====== Lecture 1 ======

===== 1.1 - Why do we need machine learning ? =====

  * Because we don't know how to write the corresponding program!
  * Good at:
    * Recognizing patterns
    * Recognizing anomalies
    * Doing prediction
  * Here we use the MNIST database of hand-written digits.

===== 1.2 - What are neural networks ? =====

  * Each neuron has:
    * An axon
    * A Dentritic tree
  * Synapses can adapt. They are very slow, and very low power

===== 1.3 - Some simple models of neurons =====  

  * For a **linear neuron**, the output is : \(y = b + \sum\limits_i x_i w_i\)
  * where "b" is a bias term, xi, the activity on input term i, and wi the weight of input term i.

==== Binary threshold neurons ====

  * we have a threshold used to decide if we output 0 or 1: two formulations:
    * \(z = \sum\limits_i x_i w_i\) then y=1 if z > \(\theta\) or y=0 otherwise.
    * \(z = b + \sum\limits_i x_i w_i\) then y=1 if z > 0 or y=0 otherwise.

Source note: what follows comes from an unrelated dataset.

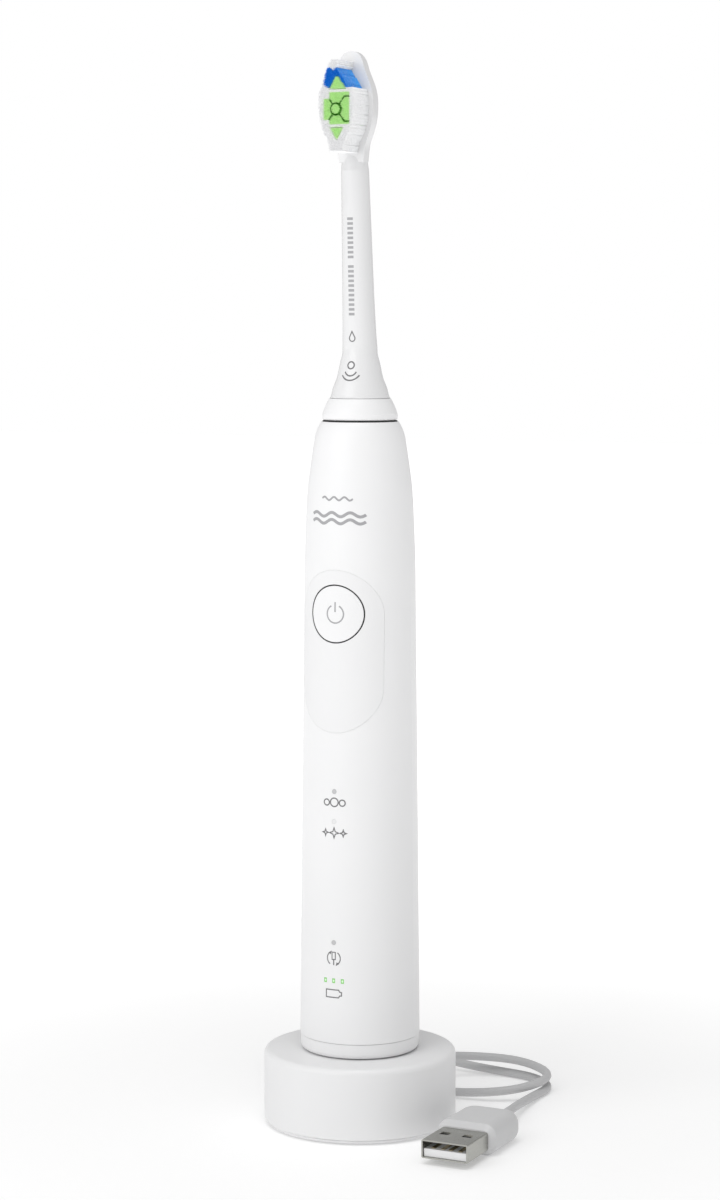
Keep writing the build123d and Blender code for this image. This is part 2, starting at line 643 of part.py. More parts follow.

==== Rectified linear neurons ====

  * \(z = b + \sum\limits_i x_i w_i\) then y=z if z > 0 or y=0 otherwise.

==== Sigmoid neurons ====

  * \(z = b + \sum\limits_i x_i w_i\) then \(y = \frac{1}{1+e^{-z}}\)

==== Stochastic binary neurons ====

  * \(z = b + \sum\limits_i x_i w_i\) then \(p(y=1) = \frac{1}{1+e^{-z}}\)

===== 1.4 - A simple example of learning =====

  * Simple neural net with on input layer and one output layer.
  * To train the network, we **increment** the weights from active pixels to the correct class.
  * We also **decrement** the weights to **all** the classes the network guesses.

===== 1.5 - Three types of learning =====

  * Supervised learning
    * Regression
    * Classification
  * Reinforcement learning 
  * Unsupervised learning

==== Supervised learning ====

  * We start by choosing a **model-class** : \(y=f(x; W)\)
  * Learning means adjusting the parameters to reduce the discrepancy between real output t and the model output y.
  * For regression the measure the error we usually use a term such as \(\frac 12 (t-y)^2\)
  * For classification we have other error measure functions.

==== Reinforcement learning ====

  * About rewards in the future. Difficult to handle.

==== Unsupervised learning ====

  * Usefull to get "an understanding" (eg. an internal representation) of the input without labeling it.
  * Providing compact low-dimensional representation of input. (there is also PCA, but this one is linear)
  * Provides economical high dimensional representation
  * Finds sensible clusters in the input.